[Start INFORMATION SUPPLIED]
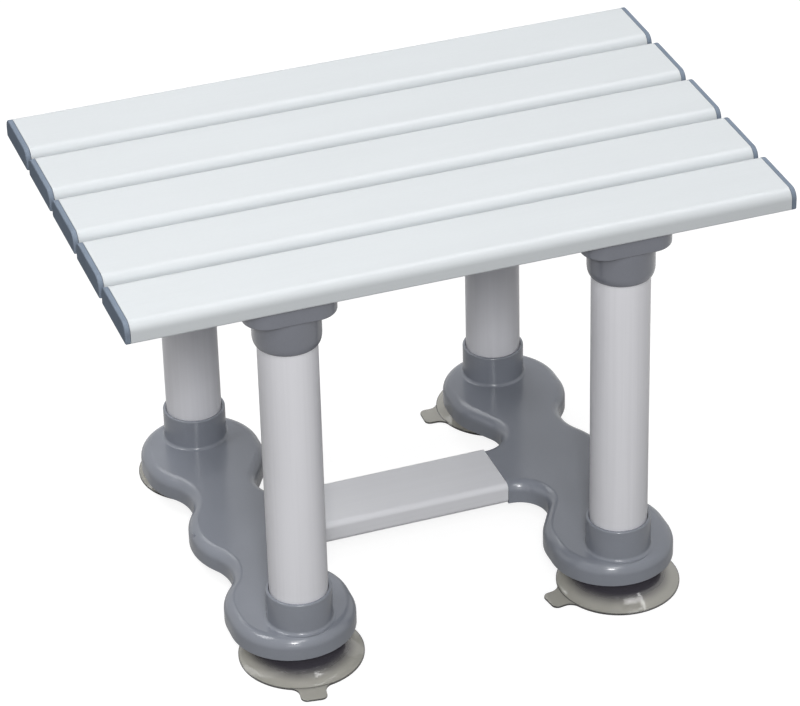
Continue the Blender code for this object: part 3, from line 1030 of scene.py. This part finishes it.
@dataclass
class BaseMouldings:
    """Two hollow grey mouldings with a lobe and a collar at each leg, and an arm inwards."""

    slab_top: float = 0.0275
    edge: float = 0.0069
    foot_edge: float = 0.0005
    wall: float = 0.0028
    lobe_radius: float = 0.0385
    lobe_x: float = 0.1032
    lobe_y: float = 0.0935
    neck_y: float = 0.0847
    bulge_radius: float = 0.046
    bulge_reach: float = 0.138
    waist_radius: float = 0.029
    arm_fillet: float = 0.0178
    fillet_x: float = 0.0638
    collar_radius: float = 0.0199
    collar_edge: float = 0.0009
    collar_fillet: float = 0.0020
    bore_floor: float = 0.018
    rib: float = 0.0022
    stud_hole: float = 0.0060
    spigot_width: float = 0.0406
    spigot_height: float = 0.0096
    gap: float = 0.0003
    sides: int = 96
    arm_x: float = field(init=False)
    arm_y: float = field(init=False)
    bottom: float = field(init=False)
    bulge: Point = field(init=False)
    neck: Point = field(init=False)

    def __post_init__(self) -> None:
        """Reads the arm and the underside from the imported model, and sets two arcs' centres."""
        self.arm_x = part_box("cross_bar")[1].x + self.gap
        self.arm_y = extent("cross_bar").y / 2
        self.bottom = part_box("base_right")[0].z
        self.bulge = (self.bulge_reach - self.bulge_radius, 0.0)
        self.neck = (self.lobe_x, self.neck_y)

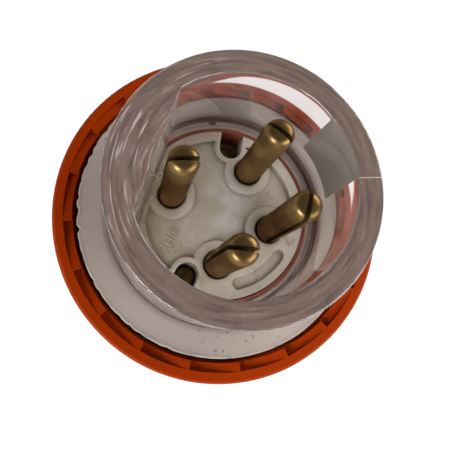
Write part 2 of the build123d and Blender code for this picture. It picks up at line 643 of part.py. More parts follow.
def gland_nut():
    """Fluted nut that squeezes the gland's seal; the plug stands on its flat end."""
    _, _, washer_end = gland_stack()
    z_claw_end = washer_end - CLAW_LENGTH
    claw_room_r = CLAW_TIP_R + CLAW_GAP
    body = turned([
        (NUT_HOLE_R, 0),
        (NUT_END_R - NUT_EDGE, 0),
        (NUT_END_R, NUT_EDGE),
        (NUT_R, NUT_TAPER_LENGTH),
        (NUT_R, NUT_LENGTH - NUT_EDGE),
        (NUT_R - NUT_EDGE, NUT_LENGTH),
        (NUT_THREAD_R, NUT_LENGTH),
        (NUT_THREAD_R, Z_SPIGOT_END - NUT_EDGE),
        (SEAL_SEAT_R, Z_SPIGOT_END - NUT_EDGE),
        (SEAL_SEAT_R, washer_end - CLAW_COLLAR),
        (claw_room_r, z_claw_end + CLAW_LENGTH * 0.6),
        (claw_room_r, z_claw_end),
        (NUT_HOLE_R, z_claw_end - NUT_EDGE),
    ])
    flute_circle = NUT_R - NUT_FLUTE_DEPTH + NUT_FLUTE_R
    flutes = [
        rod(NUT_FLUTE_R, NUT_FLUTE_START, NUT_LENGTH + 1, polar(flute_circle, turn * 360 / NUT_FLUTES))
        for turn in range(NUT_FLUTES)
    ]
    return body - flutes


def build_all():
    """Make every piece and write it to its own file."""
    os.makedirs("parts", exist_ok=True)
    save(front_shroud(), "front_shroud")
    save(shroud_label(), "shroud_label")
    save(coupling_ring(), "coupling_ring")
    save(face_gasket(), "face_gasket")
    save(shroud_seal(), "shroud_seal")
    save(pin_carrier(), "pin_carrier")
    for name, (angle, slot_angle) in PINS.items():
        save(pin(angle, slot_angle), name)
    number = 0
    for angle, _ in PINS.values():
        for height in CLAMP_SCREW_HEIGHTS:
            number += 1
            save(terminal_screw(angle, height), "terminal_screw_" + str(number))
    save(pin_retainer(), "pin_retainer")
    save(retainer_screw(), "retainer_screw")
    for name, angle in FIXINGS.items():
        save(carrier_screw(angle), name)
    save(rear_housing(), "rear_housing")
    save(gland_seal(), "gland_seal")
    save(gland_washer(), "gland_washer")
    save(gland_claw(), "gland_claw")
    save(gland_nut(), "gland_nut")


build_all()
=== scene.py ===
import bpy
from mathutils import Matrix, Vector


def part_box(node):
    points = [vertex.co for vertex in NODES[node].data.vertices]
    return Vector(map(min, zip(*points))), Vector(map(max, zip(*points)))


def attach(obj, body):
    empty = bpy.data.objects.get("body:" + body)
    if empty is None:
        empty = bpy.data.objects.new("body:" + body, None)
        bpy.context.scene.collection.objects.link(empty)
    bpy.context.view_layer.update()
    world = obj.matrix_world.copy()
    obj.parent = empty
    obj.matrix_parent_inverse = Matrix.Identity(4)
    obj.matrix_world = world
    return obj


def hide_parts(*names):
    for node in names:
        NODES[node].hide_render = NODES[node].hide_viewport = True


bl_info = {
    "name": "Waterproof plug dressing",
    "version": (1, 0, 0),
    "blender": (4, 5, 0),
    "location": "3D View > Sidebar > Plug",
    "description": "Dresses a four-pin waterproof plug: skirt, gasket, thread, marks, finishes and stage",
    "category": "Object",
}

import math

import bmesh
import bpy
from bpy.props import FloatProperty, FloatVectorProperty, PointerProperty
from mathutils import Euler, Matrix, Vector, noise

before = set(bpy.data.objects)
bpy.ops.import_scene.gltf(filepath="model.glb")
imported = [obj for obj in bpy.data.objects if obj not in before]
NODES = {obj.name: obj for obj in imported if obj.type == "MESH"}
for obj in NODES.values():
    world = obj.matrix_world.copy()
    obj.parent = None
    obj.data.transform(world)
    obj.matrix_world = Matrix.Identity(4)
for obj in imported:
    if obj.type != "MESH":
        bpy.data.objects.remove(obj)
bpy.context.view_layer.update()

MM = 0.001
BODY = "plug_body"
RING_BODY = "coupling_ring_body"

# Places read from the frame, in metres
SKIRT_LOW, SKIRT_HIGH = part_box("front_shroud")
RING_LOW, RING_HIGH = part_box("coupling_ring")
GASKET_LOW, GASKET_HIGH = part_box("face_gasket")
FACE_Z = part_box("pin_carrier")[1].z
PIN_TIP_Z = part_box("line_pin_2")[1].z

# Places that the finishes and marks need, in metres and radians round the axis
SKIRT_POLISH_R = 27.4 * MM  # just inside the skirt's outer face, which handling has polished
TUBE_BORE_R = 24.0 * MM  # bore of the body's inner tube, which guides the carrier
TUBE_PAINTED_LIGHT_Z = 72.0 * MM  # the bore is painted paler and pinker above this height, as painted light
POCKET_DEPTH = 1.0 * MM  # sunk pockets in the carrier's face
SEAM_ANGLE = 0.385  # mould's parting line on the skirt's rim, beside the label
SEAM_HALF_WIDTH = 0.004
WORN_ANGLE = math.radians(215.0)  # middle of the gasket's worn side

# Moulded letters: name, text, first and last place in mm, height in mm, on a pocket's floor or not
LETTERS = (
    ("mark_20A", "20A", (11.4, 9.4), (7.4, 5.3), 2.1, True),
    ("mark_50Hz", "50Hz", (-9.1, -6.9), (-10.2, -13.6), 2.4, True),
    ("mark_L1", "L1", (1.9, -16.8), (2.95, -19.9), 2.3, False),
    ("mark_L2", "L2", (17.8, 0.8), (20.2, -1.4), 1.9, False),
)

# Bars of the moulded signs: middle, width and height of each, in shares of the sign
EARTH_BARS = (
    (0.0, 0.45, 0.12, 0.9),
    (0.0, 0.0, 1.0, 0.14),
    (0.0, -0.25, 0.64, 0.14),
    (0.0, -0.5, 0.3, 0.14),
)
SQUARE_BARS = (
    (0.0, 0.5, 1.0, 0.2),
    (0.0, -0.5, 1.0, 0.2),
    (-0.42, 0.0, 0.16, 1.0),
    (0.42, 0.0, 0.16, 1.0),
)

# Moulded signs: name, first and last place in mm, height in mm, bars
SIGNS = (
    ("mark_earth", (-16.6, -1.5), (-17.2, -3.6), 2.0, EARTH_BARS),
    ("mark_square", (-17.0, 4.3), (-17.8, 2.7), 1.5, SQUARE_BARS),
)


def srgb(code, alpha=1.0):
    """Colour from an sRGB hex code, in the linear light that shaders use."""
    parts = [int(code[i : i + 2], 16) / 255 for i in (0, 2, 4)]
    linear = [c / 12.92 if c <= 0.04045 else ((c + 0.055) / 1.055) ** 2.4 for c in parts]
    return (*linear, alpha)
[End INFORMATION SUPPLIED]
Extract exactly and only these lines: the line containing "for name, angle", the line containing "for node in", and every line between them.

    for name, angle in FIXINGS.items():
        save(carrier_screw(angle), name)
    save(rear_housing(), "rear_housing")
    save(gland_seal(), "gland_seal")
    save(gland_washer(), "gland_washer")
    save(gland_claw(), "gland_claw")
    save(gland_nut(), "gland_nut")


build_all()
=== scene.py ===
import bpy
from mathutils import Matrix, Vector


def part_box(node):
    points = [vertex.co for vertex in NODES[node].data.vertices]
    return Vector(map(min, zip(*points))), Vector(map(max, zip(*points)))


def attach(obj, body):
    empty = bpy.data.objects.get("body:" + body)
    if empty is None:
        empty = bpy.data.objects.new("body:" + body, None)
        bpy.context.scene.collection.objects.link(empty)
    bpy.context.view_layer.update()
    world = obj.matrix_world.copy()
    obj.parent = empty
    obj.matrix_parent_inverse = Matrix.Identity(4)
    obj.matrix_world = world
    return obj


def hide_parts(*names):
    for node in names:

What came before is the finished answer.